Dornan’s one-note performance leaves much to be desired, but Dinklage is very, very good as Villechaize. He doesn’t look much like the actor, but nails the voice and finds some genuine pathos in his performance. You can feel his pain when he recalls how coldly his mother treated him, presumably because she blamed herself for his dwarfism. And we can infer that his undying need to please the public stems from this unresolved relationship, as in a memorable sequence at a car show, where Dinklage convinces us that Villechaize feels trapped by his role as Tattoo. Dinklage brings tragic yet defiant lyricism to his role that almost transcends the lackluster script. As a result, you stop caring about anything Tate is going through, yet the film keeps forcing him on us, mining suspense out of whether he’ll fall off the wagon or reconcile with his ex.
It's funny how “My Dinner with Hervé” blatantly tells on itself in an almost meta fashion. Tate’s editor demands an inconsequential “fluff piece” on Villechaize, and that’s what this movie is. She also tells Tate that his career has been saved solely by the tragic fate of his dinner partner, and this film ends callously on that idea.
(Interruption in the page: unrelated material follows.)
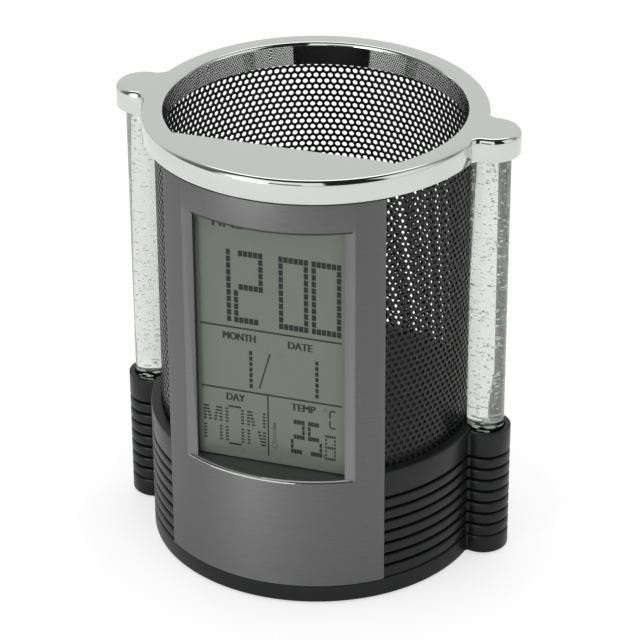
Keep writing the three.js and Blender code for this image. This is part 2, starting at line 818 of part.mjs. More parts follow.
function buildCaseBack() {
  const sideEnd = Math.sqrt(Math.min(panelInner, skirtInner) ** 2 - caseHalf ** 2) - gap;
  let body = block(-caseHalf, caseHalf, -sideEnd, -casePlane, baseTopZ, tuckTopZ);
  body = body.subtract(block(-caseInnerHalf, caseInnerHalf, -ringRadius, -caseInnerPlane, 0,
    totalHeight + overrun));
  for (const side of sides) {
    const x = side * deckScrewOffset;
    const bossBack = -casePlane - caseWall / 2;
    body = body.add(block(x - caseBossHalf, x + caseBossHalf, -zebraPlane, bossBack, baseTopZ,
      caseBossTopZ));
    body = body.subtract(roundZ(screwHole, baseTopZ - overrun, baseTopZ + caseBossHeight - overrun, x,
      -deckScrewPlane()));
    body = body.subtract(roundY(screwHole, -caseInnerPlane - overrun, -casePlane + overrun,
      side * caseScrewOffset, caseScrewZ));
  }
  return piece('case_back', body, blackPlastic);
}

// Keys

function buildKeys() {
  const profile = [
    [0, keyStemEnd],
    [keyStemRadius, keyStemEnd],
    [keyStemRadius, keyFlangeBack],
    [keyFlangeRadius, keyFlangeBack],
    [keyFlangeRadius, keyFlangeFront],
    [keyRadius, keyFlangeFront],
    [keyRadius, keypadPlane + keyProud],
    [0, keypadPlane + keyProud],
  ];
  const keys = [];
  for (let i = 0; i < keyCount; i += 1) {
    const key = piece(`button_${i + 1}`, lathe(profile), blackPlastic);
    key.position.set(keyX(i), 0, keyZ);
    const half = switchSize / 2;
    const body = block(-half, half, switchBottom, switchTop, -half, half)
      .add(roundY(plungerRadius, switchBottom + switchBody / 2, plungerTop, 0, 0));
    const keySwitch = piece(`key_switch_${i + 1}`, body, darkSteel);
    keySwitch.position.set(keyX(i), 0, keyZ);
    keys.push(key, keySwitch);
  }
  return keys;
}

function buildKeyBoard() {
  const half = keyPostX + keyPostRadius;
  const [z0, z1] = [keyZ - keyBoardHalfHeight, keyZ + keyBoardHalfHeight];
  let body = block(-half, half, keyBoardBack, keyBoardFront, z0, z1);
  for (const side of sides) {
    body = body.subtract(roundY(keyScrewHole, keyBoardBack - overrun, keyBoardFront + overrun,
      side * keyPostX, keyZ));
  }
  return piece('key_board', body, boardGreen);
}

// Screws: each is turned about X to point up, forwards or backwards

function placeScrew(name, solid, turn, x, y, z) {
  const mesh = piece(name, solid, darkSteel);
  mesh.rotation.x = turn;
  mesh.position.set(x, y, z);
  return mesh;
}

function buildScrews() {
  const small = (length) => screw(screwHead, screwShaft, length);
  const panelScrew = screw(panelScrewHead, screwShaft, panelScrewLength);
  const keyScrew = screw(keyScrewHead, keyScrewShaft, keyScrewLength);
  const coverScrews = [];
  const others = [];
  sides.forEach((side, i) => {
    for (const end of sides) {
      coverScrews.push(placeScrew(`cover_screw_${coverScrews.length + 1}`, small(coverScrewLength), back,
        side * coverScrewX, end * coverScrewY, coverHeadZ()));
    }
    others.push(placeScrew(`deck_screw_${i + 1}`, small(deckScrewLength), back,
      side * deckScrewOffset, -deckScrewPlane(), deckUnderZ - gap));
    others.push(placeScrew(`case_screw_${i + 1}`, small(caseScrewLength), Math.PI,
      side * caseScrewOffset, -casePlane + gap, caseScrewZ));
    others.push(placeScrew(`panel_screw_${i + 1}`, panelScrew, Math.PI,
      side * panelScrewOffset, -panelBossPlane + gap, panelScrewZ));
    others.push(placeScrew(`key_screw_${i + 1}`, keyScrew, 0,
      side * keyPostX, keyBoardBack - gap, keyZ));
  });
  return [...coverScrews, ...others];
}

// Assembly

function assemble(...parts) {
  const group = new THREE.Group();
  group.add(...parts.flat());
  return group;
}

const base = assemble(buildBaseShell(), buildBottomCover(), buildBatteryDoor(), buildFeet());
const power = assemble(buildCells(), buildContacts(), buildBuzzer(), buildLamps());
const keypad = assemble(buildKeys(), buildKeyBoard());
const holder = assemble(buildMeshCup(), buildTopRing(), buildPillars());
const clock = assemble(buildFrontPanel(), buildLcdFrame(), buildLcdGlass(), buildZebra(),
  buildMainBoard(), buildThermistor(), buildCaseBack());
const model = assemble(base, power, keypad, holder, clock, buildScrews());

export default model;
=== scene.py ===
"""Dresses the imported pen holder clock: a perforated steel cup in a ribbed base, with a chrome ring,
two bubble-filled pillars and a curved panel that holds a dot-matrix clock.

Sizes in the classes are millimetres in the model's own frame: Z up, the clock faces -Y, z = 0 is the
table. Meshes are made in metres.
"""

import logging
import math
import random
from dataclasses import dataclass
from enum import Enum
from itertools import chain
from typing import Any, Callable, Iterable, Iterator, Sequence

import bpy
import numpy as np
from mathutils import Matrix, Vector


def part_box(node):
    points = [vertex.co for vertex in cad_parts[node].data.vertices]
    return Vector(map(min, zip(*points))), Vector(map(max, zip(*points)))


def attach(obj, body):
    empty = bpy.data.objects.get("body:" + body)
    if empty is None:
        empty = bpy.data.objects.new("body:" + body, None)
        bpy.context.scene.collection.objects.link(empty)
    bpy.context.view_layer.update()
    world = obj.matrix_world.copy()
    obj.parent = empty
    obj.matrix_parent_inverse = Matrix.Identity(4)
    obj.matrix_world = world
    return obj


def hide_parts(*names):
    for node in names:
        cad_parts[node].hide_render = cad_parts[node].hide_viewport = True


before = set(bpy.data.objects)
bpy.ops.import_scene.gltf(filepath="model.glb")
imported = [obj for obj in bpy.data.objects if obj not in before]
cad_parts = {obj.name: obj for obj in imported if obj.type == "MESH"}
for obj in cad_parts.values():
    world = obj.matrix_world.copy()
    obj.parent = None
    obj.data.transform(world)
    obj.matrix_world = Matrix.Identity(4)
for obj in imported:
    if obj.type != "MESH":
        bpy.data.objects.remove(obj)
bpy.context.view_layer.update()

# One millimetre in Blender's metres.
MM = 0.001
# Width and height of the picture in pixels, and width of the camera's sensor.
PICTURE = 640
SENSOR_MM = 36.0
TOP = Vector((0.0, 0.0, 1.0))
# Two places that are closer than this, in millimetres, count as one.
NEAR = 0.01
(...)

Tate’s a better man, and about to write a potential best-seller, because he’ll capitalize on having been in the right place at the right time on another man’s path to self-destruction. It’s a cold notion that “My Dinner with Hervé” dishonestly sees as a triumph for its least interesting character, underscored by a needle drop so obnoxiously on-the-nose that you’ll want to gnaw off the corners of your TV.